My third and final issue, while not as major as the past two, is that the world is rather small. There are only a handful of villages, castles, caves and other areas on the world map which you can explore before you've seen and done everything. You'll run out of things to do pretty quickly too; the game is pretty short. I can finish it in about 7 hours.
Dragon Warrior certainly isn't going to win any beauty contests. It's pixilated, the colors are dull, and pretty much everything about it is unimpressive, that is, until you enter a battle. The monsters are drawn rather nicely and have a very distinct look to them - so distinct that it would inspire Akira Toriyama to take the helm of character/monster designs for all future Dragon Warrior games. Besides that there's not a lot to rave about - the battle scenes don't even feature any animation.
The music is one of the game's stronger suits. Though rendered in bleeps and blips thanks to the NES' archaic sound chip - there are some pretty decent compositions here that add a lot of character to the game. There are only around five songs in this soundtrack, but each is done pretty well and sounds nice.

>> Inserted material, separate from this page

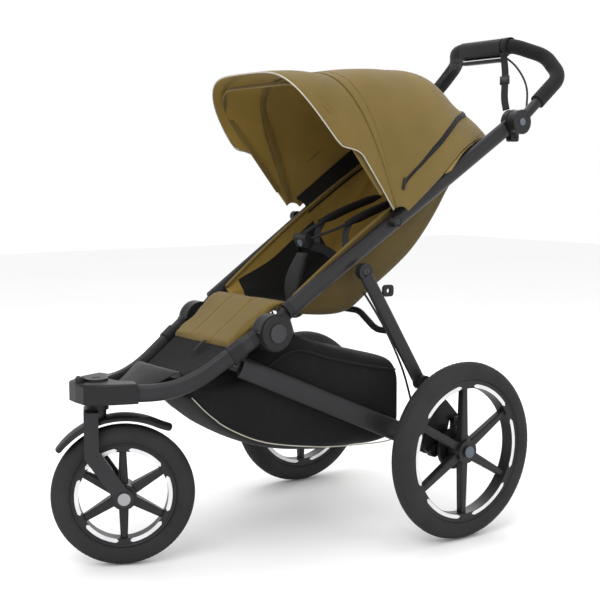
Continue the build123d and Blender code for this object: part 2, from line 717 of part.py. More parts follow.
CROSS_Y = 178.0
cross_on = main_tube(CROSS_Y)
with BuildPart() as cross_tube:
    with BuildSketch(side(0)):
        with Locations((CROSS_Y, cross_on.Z - 3)):
            Circle(12)
            Circle(10, mode=Mode.SUBTRACT)
    extrude(amount=cross_on.X - TUBE_W / 2 - 1.5, both=True)
save(cross_tube.part, "cross_tube")

# ---------------------------------------------------------------- handlebar
DISC_IN = HOUSING_OUT + GAP
DISC_OUT = 224.0
bar_x = DISC_IN + BAR_R + 0.5
bar_points = [at(bar_x, HANDLE_Y + 18, HANDLE_Z + 14), at(bar_x, 402, 1051), at(158, 408, 1104),
              at(99, BAR_TOP_Y, BAR_TOP_Z)]
whole_bar = bar_points + [Vector(-p.X, p.Y, p.Z) for p in reversed(bar_points)]
bar_radii = [48, 48, 60, 60, 48, 48]

with BuildPart() as bar:
    add(round_bar(whole_bar, bar_radii, BAR_R))
    for way in (1, -1):
        with BuildSketch(side(way * DISC_IN)):
            with Locations((HANDLE_Y, HANDLE_Z)):
                Circle(HANDLE_R - 1)
        extrude(amount=way * (DISC_OUT - DISC_IN))
        with BuildSketch(side(way * DISC_IN)):
            with Locations((HANDLE_Y, HANDLE_Z)):
                Circle(8 + RUN)
        extrude(amount=way * 12.5, mode=Mode.SUBTRACT)
        with BuildSketch(side(way * (DISC_OUT - 6))):
            with Locations((HANDLE_Y, HANDLE_Z)):
                Circle(9)
        extrude(amount=way * 10, mode=Mode.SUBTRACT)
save(bar.part, "handle_bar")

grip_points = [bar_points[0] + (bar_points[1] - bar_points[0]) * 0.36] + bar_points[1:]
GRIP_END_X = 73.0
grip_points.append(at(GRIP_END_X, BAR_TOP_Y, BAR_TOP_Z))
save_both(round_bar(grip_points, bar_radii[:3], GRIP_R, BAR_R), "handle_grips")

with BuildPart() as brake_housing:
    with BuildSketch(side(-72)):
        with Locations((BAR_TOP_Y + 1, BAR_TOP_Z - 3)):
            RectangleRounded(40, 46, 17)
        with Locations((BAR_TOP_Y, BAR_TOP_Z)):
            Circle(BAR_R, mode=Mode.SUBTRACT)
    extrude(amount=144)
save(brake_housing.part, "brake_housing")

with BuildPart() as brake_lever:
    with BuildSketch(side(-66)):
        with Locations((BAR_TOP_Y - 4, BAR_TOP_Z - 34)):
            RectangleRounded(22, 9, 4)
    extrude(amount=132)
save(brake_lever.part, "brake_lever")

with BuildPart() as tilt_button:
    with BuildSketch(side(DISC_OUT - 2.5)):
        with Locations((HANDLE_Y, HANDLE_Z)):
            Circle(8.9)
    extrude(amount=5)
    fillet(tilt_button.faces().sort_by(Axis.X)[-1].edges(), 2)
save_pair(tilt_button.part, "tilt_button")

# ---------------------------------------------------------------- brake cables
CABLE_R = 2.5
handle_route = [at(72, 346, 1109), at(104, 345, 1093), at(138, 341, 1065), at(168, 332, 1032),
                at(187, 317, 999), at(bar_x - BAR_R, 299, 967)]
save_both(round_bar(handle_route, bend_radii(handle_route), CABLE_R), "handle_cables")

leg_route = [at(206, -204, 560), at(214, -178, 520), at(222, -150, 470), at(229, -124, 415),
             at(235, -104, 362), at(237, -90, 310)]
save_both(round_bar(leg_route, bend_radii(leg_route), CABLE_R), "leg_cables")

# ---------------------------------------------------------------- seat
with BuildPart() as seat_base:
    outer = [(-343, 524), (-228, 507), (-176, 511), (-122, 545), (-122, 672), (-343, 540)]
    inner = [(-360, 524 + FABRIC + 1), (-228, 507 + FABRIC), (-176, 511 + FABRIC),
             (-110, 553 + FABRIC), (-110, 720), (-360, 720)]
    with BuildSketch(side(-SEAT_HALF)):
        Polygon(*outer, align=None)
    extrude(amount=2 * SEAT_HALF)
    with BuildSketch(side(-SEAT_HALF + FABRIC)):
        Polygon(*inner, align=None)
    extrude(amount=2 * (SEAT_HALF - FABRIC), mode=Mode.SUBTRACT)
save(seat_base.part, "seat_base")

with BuildPart() as seat_back:
    outer = [(-112, 566), (-1, 640), (75, 728), (121, 808), (150, 868), (-112, 690)]
    inner = [(-130, 566), (-112, 566 + 2 * FABRIC), (-14, 652), (58, 738), (101, 814), (128, 880),
             (-130, 900)]
    with BuildSketch(side(-BACK_HALF)):
        Polygon(*outer, align=None)
    extrude(amount=2 * BACK_HALF)
    with BuildSketch(side(-BACK_HALF + FABRIC)):
        Polygon(*inner, align=None)
    extrude(amount=2 * (BACK_HALF - FABRIC), mode=Mode.SUBTRACT)
save(seat_back.part, "seat_back")

# ---------------------------------------------------------------- harness
with BuildPart() as crotch_strap:
    with BuildSketch(side(-27)):
        with BuildLine():
            Polyline((-264, 524), (-250, 523), (-232, 590), (-211, 634), (-220, 639), (-243, 596),
                     close=True)
        make_face()
    extrude(amount=54)
save(crotch_strap.part, "crotch_strap")

BUCKLE_Y = -216.0
BUCKLE_Z = 662.0
BUCKLE_LEAN = radians(25)
buckle_face = Plane(origin=at(0, BUCKLE_Y - 4, BUCKLE_Z - 2), x_dir=(1, 0, 0),
                    z_dir=(0, -cos(BUCKLE_LEAN), -sin(BUCKLE_LEAN)))
with BuildPart() as buckle:
    with BuildSketch(side(-24)):
        with Locations((BUCKLE_Y, BUCKLE_Z)):
            RectangleRounded(16, 34, 6, rotation=25)
    extrude(amount=48)
    with BuildSketch(buckle_face.offset(0.5)):
        Circle(9)
    extrude(amount=20, mode=Mode.SUBTRACT)
save(buckle.part, "buckle")

with BuildPart() as buckle_button:
    with BuildSketch(buckle_face.offset(3.5)):
        Circle(8.5)
    extrude(amount=3.5)
save(buckle_button.part, "buckle_button")

with BuildPart() as shoulder_pads:
    for x in (-78, 42):
        with BuildSketch(side(x)):
            with BuildLine():
                Polyline((-11, 662), (54, 741), (89, 803), (80, 808), (45, 747), (-19, 669),
                         close=True)
            make_face()
        extrude(amount=36)
save(shoulder_pads.part, "shoulder_pads")


# ---------------------------------------------------------------- canopy
def arch_plane(phi):
    """The plane of a canopy bow: it holds the hinge line and leans by phi from the rear."""
    lean = radians(phi)
    return Plane(origin=at(0, CANOPY_Y, CANOPY_Z), x_dir=(1, 0, 0), z_dir=(0, -sin(lean), cos(lean)))


def hood(phi0, height0, phi1, height1, base0=30.0, base1=30.0, half=CANOPY_HALF,
         corner=CANOPY_CORNER, over=0.0):
    """A solid between two bows; over turns both ends outwards so that it cuts cleanly."""
    with BuildPart() as solid:
        for phi, height, base in ((phi0 - over, height0, base0), (phi1 + over, height1, base1)):
            with BuildSketch(arch_plane(phi)) as arch:
                with Locations((0, (height + base) / 2)):
                    Rectangle(2 * half, height - base)
                fillet(arch.vertices().group_by(Axis.Y)[-1], corner)
        loft()
    return solid.part


def hood_shell(phi0, height0, phi1, height1, base0=30.0, base1=30.0):
    """A fabric hood between two bows, open below and at both ends."""
    outer = hood(phi0, height0, phi1, height1, base0, base1)
    inner = hood(phi0, height0 - CANOPY_WALL, phi1, height1 - CANOPY_WALL, base0 - 15, base1 - 15,
                 CANOPY_HALF - CANOPY_WALL, CANOPY_CORNER - CANOPY_WALL, over=0.4)
    return outer - inner


REAR_PHI = 38.5
MID_PHI = 66.0
FRONT_PHI = 113.0
BRIM_PHI = 132.0
REAR_H = 438.0
MID_H = 382.0
FRONT_H = 347.0
BRIM_H = 412.0

REAR_WALL_BASE = 312.0

with BuildPart() as canopy_rear:
    add(hood_shell(REAR_PHI, REAR_H, MID_PHI - 0.4, MID_H))
    add(hood(REAR_PHI, REAR_H, REAR_PHI + 1, REAR_H, REAR_WALL_BASE, REAR_WALL_BASE))
save(canopy_rear.part, "canopy_rear")
save(hood_shell(MID_PHI + 0.4, MID_H, FRONT_PHI - 0.4, FRONT_H), "canopy_middle")
save(hood_shell(FRONT_PHI + 0.4, FRONT_H, BRIM_PHI, BRIM_H, 60, 60), "canopy_brim")

BOW_GAP = 7.0
BOW_T = 3.0
BOW_W = 12.0
BOW_BASE = 40.0
BRIM_BASE = 75.0


def bow(phi, height, base):
    """A flat bow that the fabric is sewn over, just inside the hood."""
    arches = []
    for inset in (BOW_GAP, BOW_GAP + BOW_T):
        with BuildPart() as arch:
            with BuildSketch(arch_plane(phi)) as ring:
                with Locations((0, (height - inset + base) / 2)):
                    Rectangle(2 * (CANOPY_HALF + 1 - inset), height - inset - base)
                fillet(ring.vertices().group_by(Axis.Y)[-1], CANOPY_CORNER - inset)
            extrude(amount=BOW_W / 2, both=True)
        arches.append(arch.part)
    return arches[0] - arches[1]


save(bow(FRONT_PHI - 3, FRONT_H - 7, BOW_BASE), "canopy_bow_middle")
save(bow(BRIM_PHI - 3, BRIM_H - 25, BRIM_BASE), "canopy_bow_front")


with BuildPart() as canopy_mount:
    with BuildSketch(side(main_tube(CANOPY_Y).X + TUBE_W / 2 + 1.3)):
        with Locations((CANOPY_Y, CANOPY_Z - 4)):
            Circle(13)
    extrude(amount=CANOPY_HALF - 10 - main_tube(CANOPY_Y).X - TUBE_W / 2)
save_both(canopy_mount.part, "canopy_mounts")

# ---------------------------------------------------------------- basket
BASKET_WALL = 4.0
basket_outer = [(-560, 372), (-531, 308), (-481, 266), (-398, 224), (-290, 204), (-112, 206),
                (-100, 218), (-292, 306), (-440, 372)]


def basket_body(inset):
    """The bag's solid: a side outline between slanted flanks."""
    with BuildPart() as bag:
        with BuildSketch(side(-260)):
            Polygon(*basket_outer, align=None)
            if inset:
                offset(amount=-inset, kind=Kind.INTERSECTION, mode=Mode.REPLACE)
        extrude(amount=520)
        with BuildSketch(Plane.XY.offset(150)):
            with BuildLine():
                edge = Polyline(at(0, -600, 0), at(86 - inset, -600, 0), at(92 - inset, -545, 0),
                                at(206 - inset, -130, 0), at(206 - inset, -60, 0), at(0, -60, 0))
                mirror(edge, about=Plane.YZ)
            make_face()
        extrude(amount=300, mode=Mode.INTERSECT)
    return bag.part


with BuildPart() as basket:
    add(basket_body(0))
    add(basket_body(BASKET_WALL), mode=Mode.SUBTRACT)
    with BuildSketch(Plane.XY.offset(250)):
        with Locations((0, REAR_AXLE_Y - 250)):
            Rectangle(170, 200)
    extrude(amount=200, mode=Mode.SUBTRACT)
save(basket.part, "basket")
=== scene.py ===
import math

import bpy
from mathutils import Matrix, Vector, noise


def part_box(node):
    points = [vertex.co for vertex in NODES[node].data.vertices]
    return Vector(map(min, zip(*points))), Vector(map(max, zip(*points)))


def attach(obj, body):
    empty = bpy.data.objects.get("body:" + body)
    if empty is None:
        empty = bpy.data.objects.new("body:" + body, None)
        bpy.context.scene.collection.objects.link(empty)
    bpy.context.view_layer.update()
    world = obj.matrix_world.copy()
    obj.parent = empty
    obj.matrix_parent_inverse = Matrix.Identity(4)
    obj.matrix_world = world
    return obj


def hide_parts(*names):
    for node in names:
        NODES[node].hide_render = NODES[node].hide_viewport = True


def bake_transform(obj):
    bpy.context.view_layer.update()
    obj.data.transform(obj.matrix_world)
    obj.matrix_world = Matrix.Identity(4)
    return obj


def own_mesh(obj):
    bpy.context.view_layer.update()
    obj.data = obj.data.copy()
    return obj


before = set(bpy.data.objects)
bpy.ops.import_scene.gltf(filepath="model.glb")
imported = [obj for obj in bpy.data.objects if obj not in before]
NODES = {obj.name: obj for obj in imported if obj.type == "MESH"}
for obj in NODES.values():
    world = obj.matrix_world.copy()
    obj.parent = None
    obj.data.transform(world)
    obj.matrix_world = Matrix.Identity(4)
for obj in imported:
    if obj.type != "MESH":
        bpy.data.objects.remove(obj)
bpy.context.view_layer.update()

# Places are given from the ground and, along Y, from the rear axle, in metres; the front is -Y.
axle_low, axle_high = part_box("rear_tyre_left")
AXLE_Y = (axle_low.y + axle_high.y) / 2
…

The sound effects are extremely basic but you will barely even notice them as you play.
I, along with the hundreds of other people, have a serious beef with Dragon Warrior's controls. Don't get me wrong - moving around and selecting commands in battle is easy enough, and that's where it really counts. Outside of battle they suck. You have to select from a list of commands to perform trivial actions such as speaking to another character, opening a door, searching the ground, and even for using stairs. STAIRS! It's very frustrating.
Dragon Warrior is quite a simple affair, but there's a certain draw to it that's inexplicable. The battle system is just plain shallow fun, and somehow that's all that matters. Dragon Warrior is not a game to be underestimated though - taking out the Dragon Lord is no easy task.